A usina solar da fazenda tem 23 mil metros quadrados e o sistema também é integrado com uma PCH, Pequena Central Hidrelétrica, usina de tamanho e custos reduzidos para gerar energia hidrelétrica.

“Quando passa a usar também a bateria, você substitui o diesel praticamente. Você vai usar em alguns momentos, quando não tem tanto sol e não choveu o suficiente para irrigar. É aí que entra a bateria. E a inteligência do software define a fonte, da mais barata para a mais cara. A mais cara vai entrar em última instância”, explicou Jacobsen.

Ele destaca que a energia solar sozinha oscila muito. “Se passar uma nuvem, ela cai para menos da metade. E a bateria dá essa firmeza. Vai ficar o dia inteiro carregando e descarregando. Passou a nuvem, ela descarrega”.

Rodrigo Parada, da Bauer, conta que em várias fazendas novas da Bahia, para conseguir energia elétrica o próprio produtor rural é obrigado a investir na linha de rede. “E é caríssimo, chega a R$ 200 milhões”.

Com a solução proposta agora, esperam atrair boa parte dos clientes da região, que adotam um custo bem mais baixo, já que o modelo de negócio da Micropower é o chamado “as a service” – ou seja, tudo que precisar ser instalado será feito pela própria empresa. O produtor apenas pagará pelo serviço que utilizar, como se fosse uma mensalidade.

As empresas não revelam detalhes deste custo, mas dizem que em alguns casos ficam próximos do valor das concessionárias, que em alguns casos seria de R$ 0,60 por kw/hora.

“A partir da hora que você cria esse projeto, com bateria, solar, mais diesel na operação da fazenda, você permite que qualquer fazenda possa gerar sua energia própria, sem depender do investimento do governo”, disse Parada.

Os executivos estimam que o custo do novo sistema seria de cerca de R$ 6 por milímetro irrigado. Se o produtor 100% diesel, gastaria cerca de R$ 15.

As empresas fizeram um dia de campo no oeste baiano com a participação de pelo menos de 30 agricultores irrigantes.
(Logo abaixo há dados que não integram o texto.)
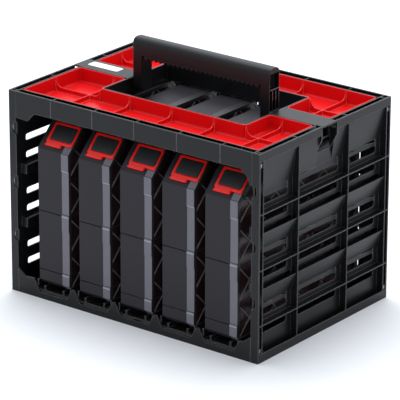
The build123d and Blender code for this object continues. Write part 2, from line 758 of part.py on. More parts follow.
cabinet = {
    "base_panel": base_panel.part,
    "left_side_panel": left_side_panel.part,
    "right_side_panel": right_side_panel.part,
    "back_panel": back_panel.part,
    "front_header": front_header.part,
    "bridge_bars": bridge_bars.part,
    "top_deck": top_deck.part,
    "deck_guides": deck_guides.part,
    "front_tray": front_tray,
    "rear_tray": rear_tray,
    "handle_bar": handle_bar.part,
    "handle_grip_pad": handle_grip_pad.part,
    "handle_pivots": handle_pivots.part,
    "panel_screws": panel_screws.part,
}

case_pieces = {
    "body": case_body.part,
    "lid": case_lid.part,
    "hinge_pins": case_hinge_pins.part,
    "front_latch": front_latch,
    "front_latch_pad": front_latch_pad,
    "rear_latch": rear_latch,
    "rear_latch_pad": rear_latch_pad,
    "latch_pins": case_latch_pins.part,
    "bins": case_bins.part,
}

for name, piece in cabinet.items():
    piece.label = name
    export_step(piece, f"parts/{name}.step")

for number, x in enumerate(case_x, start=1):
    for name, piece in case_pieces.items():
        placed = piece.moved(Location((x, case_front, case_floor)))
        placed.label = f"case_{number}_{name}"
        export_step(placed, f"parts/case_{number}_{name}.step")
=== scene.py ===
"""The looks of a parts drawer cabinet: its shell, trays, folding handle, organiser cases and studio."""
import json
import logging
import math
from dataclasses import dataclass
from enum import Enum
from typing import Optional, Sequence, Union

import bmesh
import bpy
import numpy as np
from mathutils import Matrix, Vector

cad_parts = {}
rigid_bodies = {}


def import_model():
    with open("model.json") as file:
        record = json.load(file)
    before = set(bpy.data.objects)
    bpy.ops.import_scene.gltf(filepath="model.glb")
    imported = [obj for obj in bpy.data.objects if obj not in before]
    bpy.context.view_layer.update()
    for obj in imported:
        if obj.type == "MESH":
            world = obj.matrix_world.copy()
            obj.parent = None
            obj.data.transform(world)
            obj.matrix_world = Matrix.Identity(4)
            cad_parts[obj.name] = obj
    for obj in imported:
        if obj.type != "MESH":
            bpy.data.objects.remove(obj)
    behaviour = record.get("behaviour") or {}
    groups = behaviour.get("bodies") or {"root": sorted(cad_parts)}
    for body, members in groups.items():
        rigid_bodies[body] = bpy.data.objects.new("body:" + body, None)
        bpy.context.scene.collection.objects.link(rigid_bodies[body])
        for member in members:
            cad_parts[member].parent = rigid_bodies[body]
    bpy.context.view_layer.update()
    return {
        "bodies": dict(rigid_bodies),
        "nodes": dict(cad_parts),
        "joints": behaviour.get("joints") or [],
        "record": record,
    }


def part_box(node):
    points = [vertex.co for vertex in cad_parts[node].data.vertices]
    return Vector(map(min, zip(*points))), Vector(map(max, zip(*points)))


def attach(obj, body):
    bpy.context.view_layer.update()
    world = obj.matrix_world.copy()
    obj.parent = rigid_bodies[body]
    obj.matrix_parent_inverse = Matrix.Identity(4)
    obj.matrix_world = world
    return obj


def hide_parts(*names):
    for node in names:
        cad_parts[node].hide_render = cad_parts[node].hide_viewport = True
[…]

“Tem muito produtor que acaba não seguindo pra esse lado, então simplesmente não acontece. Vimos que muitos ficaram entusiasmados ao conhecer o sistema”, disse Jacobsen.

Parada, da Bauer, lembra que o investimento em irrigação tem durabilidade de 30 anos. “Por isso é um mercado que não cai tanto quanto o maquinário, pessoal continua investindo porque retorno é alto”.

Com menor uso de diesel, a expectativa também é de ganhos ambientes. “O sistema híbrido nesta fazenda evita a emissão de mais de 970 toneladas de CO2 anuais na atmosfera”.